Em fevereiro de 2011 Bernard Fellay confirmou esta opinião do Williamson e em uma entrevista com os membros nos Estados Unidos de sua organização disse que no diálogo com a Santa Sé não puderam convencer os representantes do Vaticano a fazer que a Igreja retorne ao estado anterior ao Concílio Vaticano II, transgredindo a vontade do Santo Padre.

Fellay explicou nessa entrevista que a Santa Sede assinalou-lhes que "existiam problemas doutrinais com a Fraternidade e que os mesmos deviam ser esclarecidos antes de um reconhecimento canônico" por parte da Igreja.

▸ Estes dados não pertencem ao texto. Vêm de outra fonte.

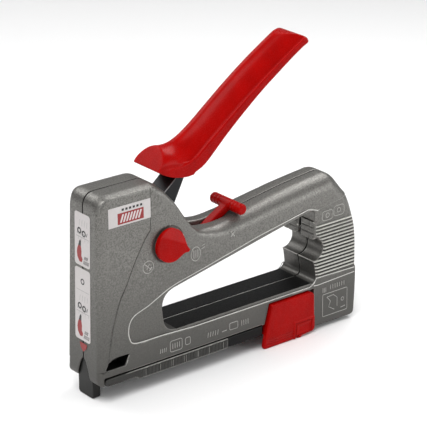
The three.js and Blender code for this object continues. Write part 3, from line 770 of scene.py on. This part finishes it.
GRIP_LOWER = Outline(47.4, 122.3)
GRIP_LOWER.through((52, 119.4), (57, 117.2), (63, 115.6), (69, 114.9), (73.4, 115.3)).line(74.6, 116.6)
GRIP_LOWER.through((79, 118.4), (84.8, 122.5), (99.8, 136.2), (122.6, 154.6), (145.6, 170.4), (156.5, 177.2))
GRIP_CREST = polygon((20, 130), (50, 132.2))
GRIP_CREST.through((55.9, 133.2), (60.5, 132.8), (65, 133.4), (70, 135.4), (76.5, 138.8), (84.2, 144),
                   (91.7, 149.8), (106.8, 161.3), (122, 172), (137.4, 181.6))
GRIP_CREST.lines((180, 207), (180, 40), (20, 40))
GRIP_RIM = polygon((20, 122), (50, 122.8))
GRIP_RIM.through((54, 122.6), (59.5, 122.4), (65.6, 122.6), (72.2, 124.2), (78.2, 127.8), (85.6, 133.6),
                 (108.2, 150.4), (131, 166), (146.4, 175.6))
GRIP_RIM.lines((180, 196), (180, 40), (20, 40))
GRIP_END = polygon((20, 60), (20, 184.4), (132, 184.4), (141, 184.9))
GRIP_END.through((150.5, 185), (156, 184), (160.2, 181.8), (161.6, 179)).line(162, 60)


def crown(off_seam, along):
    """How far the grip's back has come down from its crest to its rim, at a distance from the seam.
    The beak's back is one even arch. Behind it is a round ridge, a hollow and a thin raised rim."""
    arch = 1 - np.sqrt(np.clip(1 - (off_seam / 12.3) ** 2, 0, 1))
    ridge = np.cos(math.pi * off_seam / 21.6)
    rim = 0.12 * np.exp(-((off_seam - 12.3) / 0.9) ** 2) - 0.08
    back = 1 - (ridge + rim + np.hypot(ridge - rim, 0.08)) / 2
    share = ramp(along - 65, 16)
    return arch * (1 - share) + back * share


def grip_field(s):
    fall = crown(s.off_seam, s.deep_x)
    back = s.side(GRIP_CREST) * (1 - fall) + s.side(GRIP_RIM) * fall
    half = GRIP_HALF - 0.8 * (1 - ramp(s.deep_x - 56, 16))
    solid = meet(s.side(GRIP_END), s.off_seam - half, 2.4)
    solid = meet(solid, back, 0.7)
    above = Outline(20, 139.5)
    above.points.extend(GRIP_LOWER.points)
    solid = meet(solid, s.side(above.lines((161.6, 179.4), (190, 192), (190, 260), (20, 260))), 0.8)
    front = ((47.4 - s.deep_x) * 10.9 + (s.deep_z - 122.3) * 8.5) / math.hypot(10.9, 8.5)
    solid = meet(solid, front, 0.5)
    arm = s.near(s.side(arm_band(-4, 7.8)), ARM_HALF + GAP)
    return cut(solid, arm, 0.4)


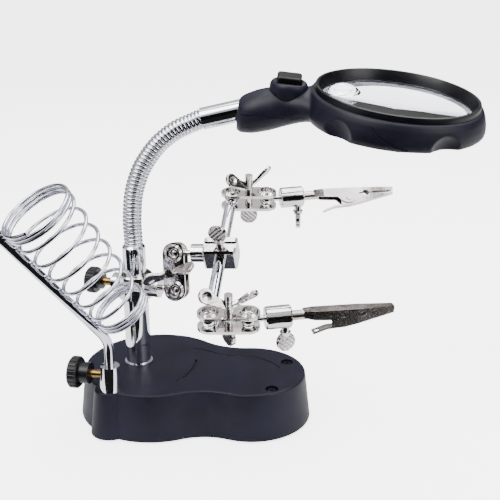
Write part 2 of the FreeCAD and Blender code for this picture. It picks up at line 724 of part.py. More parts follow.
def paddle(turn):
    """Thumbscrew disc that stands on z 0 with its flat sides turned by an angle."""
    radius, thick = PADDLE
    middle = V(0, 0, radius + 0.6)
    disc = rod(middle - V(0, thick / 2, 0), middle + V(0, thick / 2, 0), radius)
    disc = disc.makeChamfer(0.5, disc.Edges)
    lines = []
    slant = V(1, 0, 1).normalize()
    for side in (-1, 1):
        for n in (-2, -1, 0, 1, 2):
            mid = middle + V(1, 0, -1).normalize() * (n * 2.1) + V(0, side * (thick / 2 + 0.15), 0)
            lines.append(rod(mid - slant * 7, mid + slant * 7, 0.6))
    foot = Part.makeCone(3.2, 2.6, 2.2)
    return turned(fused([disc.cut(Part.makeCompound(lines)), foot]), V(0, 0, 0), UP, turn)


NUT_SEAT = PLATE_GAP / 2 + PLATE[2] + 0.15


def clamp_bolt(place, turn):
    """Bolt through both plates with a thumb disc below them."""
    head = turned(paddle(turn), V(0, 0, 0), V(1, 0, 0), 180)
    head.translate(V(0, 0, -PLATE_GAP / 2 - PLATE[2] - 0.02))
    shank = rod(V(0, 0, -PLATE_GAP / 2 - PLATE[2] - 0.1), V(0, 0, NUT_SEAT + 11.5), BOLT_RADIUS)
    return placed(fused([head, shank]), place)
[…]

De um começo os lefebvristas mantiveram um claro rechaço ao Concílio Vaticano II, considerando que marcou uma quebra na Tradição da Igreja, razão pela qual não aceitam o magistério dos Papas desde João XXIII em adiante.

O que é o Concílio Vaticano II?

O Concílio Vaticano II, que congregou centenas de bispos de todo o mundo em diversas sessões entre 1962 e 1965 no Vaticano, é um dos acontecimentos eclesiásticos mais importantes da história contemporânea.

O histórico evento, presidido sucessivamente pelos Papas João XXIII e Paulo VI, produziu um corpo de doutrina que busca promover a fé católica no mundo, renovar a vida cristã dos fiéis, adaptar a liturgia e alentar a presença ativa dos leigos na vida da Igreja.

O Concílio produziu 16 documentos, quatro constituições, nove decretos e três declarações conciliares.